## Given problem
From the entries below, gather each line containing the word "Blender".

Rows from a 3D modeling dataset

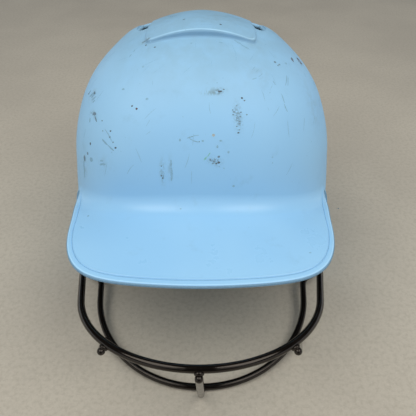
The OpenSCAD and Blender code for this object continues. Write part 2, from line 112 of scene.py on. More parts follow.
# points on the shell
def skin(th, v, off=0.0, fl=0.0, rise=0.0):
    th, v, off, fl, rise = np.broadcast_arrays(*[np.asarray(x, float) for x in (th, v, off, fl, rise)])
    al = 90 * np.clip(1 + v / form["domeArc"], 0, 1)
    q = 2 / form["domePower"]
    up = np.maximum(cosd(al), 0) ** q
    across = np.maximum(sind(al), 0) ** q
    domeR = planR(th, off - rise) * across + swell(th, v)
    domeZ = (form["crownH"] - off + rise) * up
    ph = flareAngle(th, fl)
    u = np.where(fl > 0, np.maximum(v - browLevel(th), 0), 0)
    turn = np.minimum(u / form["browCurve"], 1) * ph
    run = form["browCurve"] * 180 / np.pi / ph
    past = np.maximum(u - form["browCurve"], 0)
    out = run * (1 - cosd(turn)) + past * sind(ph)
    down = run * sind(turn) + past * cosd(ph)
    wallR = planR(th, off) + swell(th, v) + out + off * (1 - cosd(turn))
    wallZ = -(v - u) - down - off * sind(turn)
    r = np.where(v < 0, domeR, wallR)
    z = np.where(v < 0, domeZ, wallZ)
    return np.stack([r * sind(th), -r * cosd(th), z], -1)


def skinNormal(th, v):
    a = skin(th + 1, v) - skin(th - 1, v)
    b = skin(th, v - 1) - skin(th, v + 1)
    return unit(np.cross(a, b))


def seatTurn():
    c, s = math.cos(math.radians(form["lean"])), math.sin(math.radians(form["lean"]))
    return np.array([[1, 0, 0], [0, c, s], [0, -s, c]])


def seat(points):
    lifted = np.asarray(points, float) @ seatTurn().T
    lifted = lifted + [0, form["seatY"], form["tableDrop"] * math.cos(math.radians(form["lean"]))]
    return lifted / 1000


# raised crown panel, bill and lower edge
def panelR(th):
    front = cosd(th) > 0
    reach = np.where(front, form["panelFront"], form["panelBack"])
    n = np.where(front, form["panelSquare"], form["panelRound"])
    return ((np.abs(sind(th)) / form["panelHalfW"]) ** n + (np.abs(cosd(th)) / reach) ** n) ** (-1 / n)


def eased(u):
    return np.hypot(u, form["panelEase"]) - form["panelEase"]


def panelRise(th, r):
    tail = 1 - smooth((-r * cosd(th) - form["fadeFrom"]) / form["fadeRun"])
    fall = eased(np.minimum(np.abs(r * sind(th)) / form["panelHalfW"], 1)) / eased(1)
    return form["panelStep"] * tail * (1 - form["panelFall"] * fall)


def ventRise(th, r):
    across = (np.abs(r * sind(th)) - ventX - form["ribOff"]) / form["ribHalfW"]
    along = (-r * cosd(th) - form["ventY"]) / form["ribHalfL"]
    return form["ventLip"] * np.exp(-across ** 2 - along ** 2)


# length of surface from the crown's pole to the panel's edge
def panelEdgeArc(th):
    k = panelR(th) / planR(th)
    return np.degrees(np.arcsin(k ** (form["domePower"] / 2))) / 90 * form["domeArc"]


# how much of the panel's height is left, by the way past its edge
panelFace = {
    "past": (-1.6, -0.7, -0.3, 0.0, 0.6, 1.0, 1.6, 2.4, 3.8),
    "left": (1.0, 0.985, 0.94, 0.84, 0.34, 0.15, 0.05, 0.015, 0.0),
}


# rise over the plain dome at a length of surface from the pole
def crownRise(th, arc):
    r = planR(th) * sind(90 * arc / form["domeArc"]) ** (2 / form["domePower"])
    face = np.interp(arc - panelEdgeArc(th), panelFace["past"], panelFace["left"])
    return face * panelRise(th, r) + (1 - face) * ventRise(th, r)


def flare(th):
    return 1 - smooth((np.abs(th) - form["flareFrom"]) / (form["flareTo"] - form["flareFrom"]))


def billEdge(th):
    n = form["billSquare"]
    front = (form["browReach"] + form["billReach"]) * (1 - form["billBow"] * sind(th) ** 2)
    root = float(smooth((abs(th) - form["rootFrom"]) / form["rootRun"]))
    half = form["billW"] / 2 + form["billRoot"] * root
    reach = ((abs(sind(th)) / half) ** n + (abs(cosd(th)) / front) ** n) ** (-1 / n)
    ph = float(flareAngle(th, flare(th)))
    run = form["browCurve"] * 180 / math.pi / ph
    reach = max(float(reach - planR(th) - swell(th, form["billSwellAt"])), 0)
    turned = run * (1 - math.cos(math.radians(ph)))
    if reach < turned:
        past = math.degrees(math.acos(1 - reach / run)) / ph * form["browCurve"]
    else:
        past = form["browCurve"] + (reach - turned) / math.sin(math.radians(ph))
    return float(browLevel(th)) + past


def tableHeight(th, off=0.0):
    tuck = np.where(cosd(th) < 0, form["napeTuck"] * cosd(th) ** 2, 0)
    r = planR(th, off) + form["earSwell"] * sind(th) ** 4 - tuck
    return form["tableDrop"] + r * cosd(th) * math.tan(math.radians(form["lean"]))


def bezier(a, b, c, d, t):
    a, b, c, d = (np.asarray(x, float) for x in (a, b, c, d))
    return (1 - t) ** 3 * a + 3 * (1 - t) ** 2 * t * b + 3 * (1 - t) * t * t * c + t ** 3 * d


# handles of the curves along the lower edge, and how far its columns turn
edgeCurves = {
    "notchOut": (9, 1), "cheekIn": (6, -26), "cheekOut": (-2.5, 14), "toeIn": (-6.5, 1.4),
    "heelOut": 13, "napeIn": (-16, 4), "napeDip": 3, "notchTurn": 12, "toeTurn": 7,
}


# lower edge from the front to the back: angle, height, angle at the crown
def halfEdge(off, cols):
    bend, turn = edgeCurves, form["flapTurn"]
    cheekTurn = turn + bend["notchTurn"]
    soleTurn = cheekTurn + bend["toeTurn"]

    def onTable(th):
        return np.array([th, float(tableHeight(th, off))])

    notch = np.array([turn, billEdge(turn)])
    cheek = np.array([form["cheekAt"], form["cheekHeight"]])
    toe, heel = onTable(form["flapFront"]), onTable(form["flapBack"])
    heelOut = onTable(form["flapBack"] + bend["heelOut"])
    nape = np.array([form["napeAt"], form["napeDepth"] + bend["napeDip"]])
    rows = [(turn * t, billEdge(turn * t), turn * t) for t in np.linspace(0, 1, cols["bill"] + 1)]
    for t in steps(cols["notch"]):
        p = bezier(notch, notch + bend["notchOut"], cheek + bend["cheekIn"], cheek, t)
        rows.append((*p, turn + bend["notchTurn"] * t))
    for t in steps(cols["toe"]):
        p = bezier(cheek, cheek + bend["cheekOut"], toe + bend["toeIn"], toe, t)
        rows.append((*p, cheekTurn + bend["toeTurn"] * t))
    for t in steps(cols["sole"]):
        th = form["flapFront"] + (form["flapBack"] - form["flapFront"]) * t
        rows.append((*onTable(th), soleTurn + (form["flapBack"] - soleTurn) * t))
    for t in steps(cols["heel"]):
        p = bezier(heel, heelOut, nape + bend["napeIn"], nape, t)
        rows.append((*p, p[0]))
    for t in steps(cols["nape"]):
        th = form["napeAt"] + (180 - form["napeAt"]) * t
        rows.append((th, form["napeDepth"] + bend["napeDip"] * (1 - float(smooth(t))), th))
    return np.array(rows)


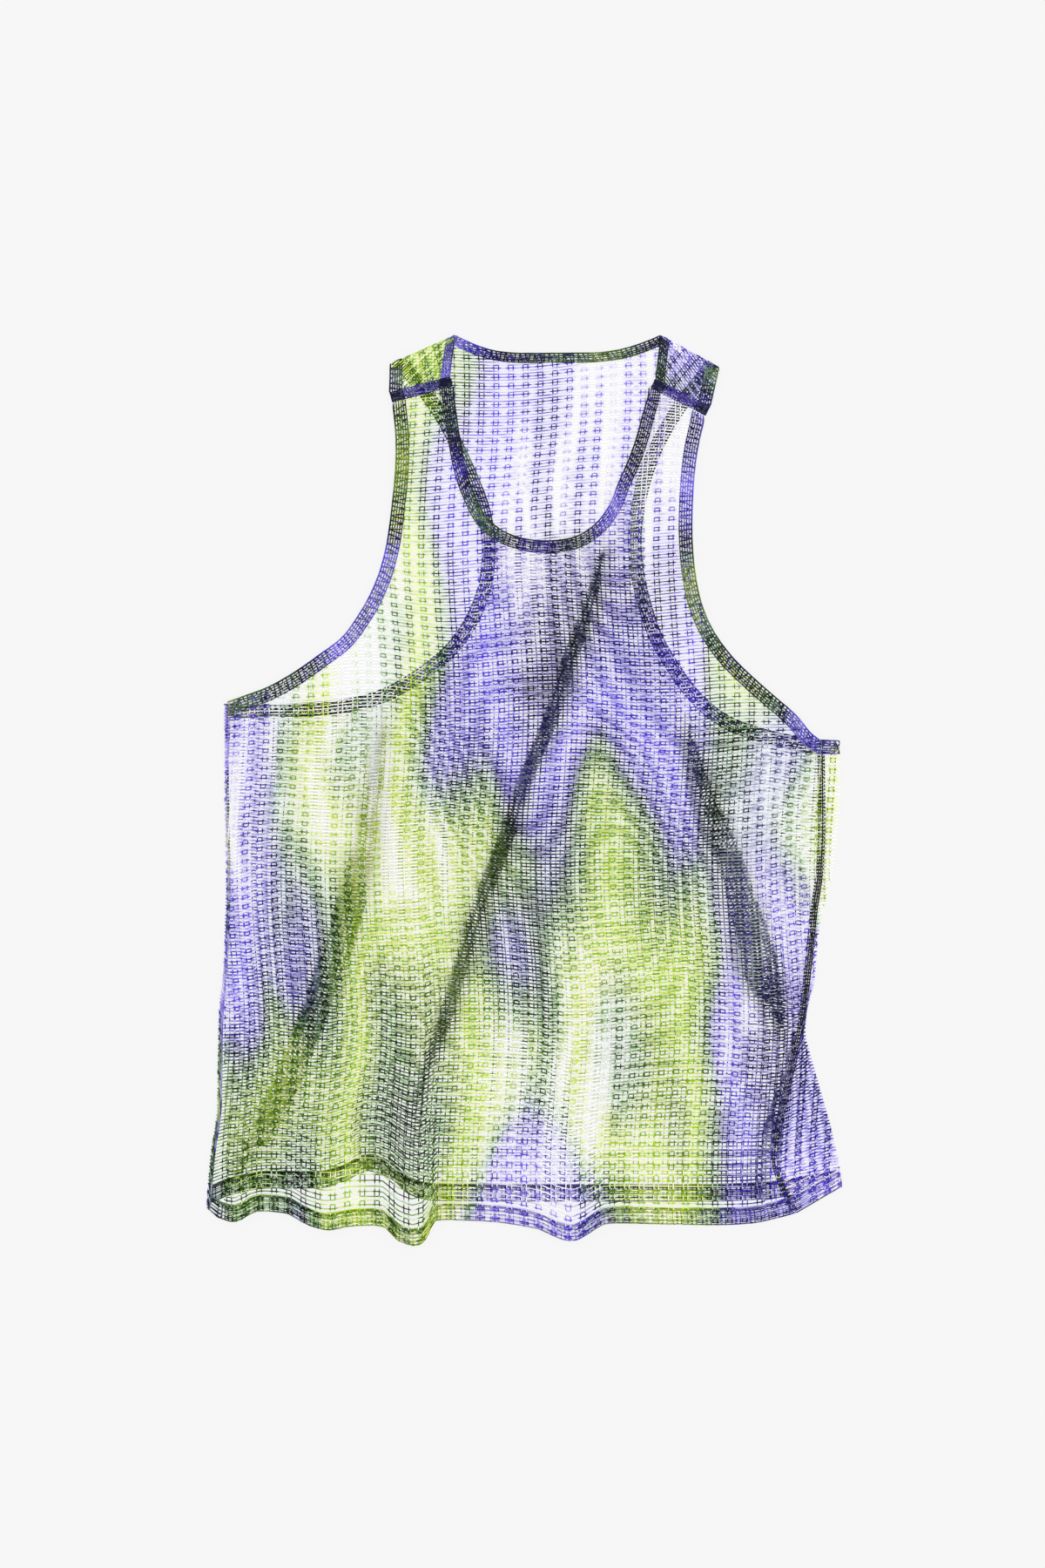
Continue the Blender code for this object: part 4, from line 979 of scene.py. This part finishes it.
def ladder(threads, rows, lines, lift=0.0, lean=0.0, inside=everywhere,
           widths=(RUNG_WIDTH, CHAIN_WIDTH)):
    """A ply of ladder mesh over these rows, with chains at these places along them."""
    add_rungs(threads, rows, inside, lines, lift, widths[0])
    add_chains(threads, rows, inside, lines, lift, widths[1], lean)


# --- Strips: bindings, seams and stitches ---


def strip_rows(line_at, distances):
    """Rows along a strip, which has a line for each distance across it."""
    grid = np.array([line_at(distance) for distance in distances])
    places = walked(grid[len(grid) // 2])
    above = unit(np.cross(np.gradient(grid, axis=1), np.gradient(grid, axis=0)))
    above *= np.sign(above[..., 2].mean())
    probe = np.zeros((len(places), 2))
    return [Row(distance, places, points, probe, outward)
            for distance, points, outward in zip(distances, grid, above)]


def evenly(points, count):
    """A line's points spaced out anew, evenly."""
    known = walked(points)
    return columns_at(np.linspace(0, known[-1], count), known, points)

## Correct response
The OpenSCAD and Blender code for this object continues. Write part 2, from line 112 of scene.py on. More parts follow.
Continue the Blender code for this object: part 4, from line 979 of scene.py. This part finishes it.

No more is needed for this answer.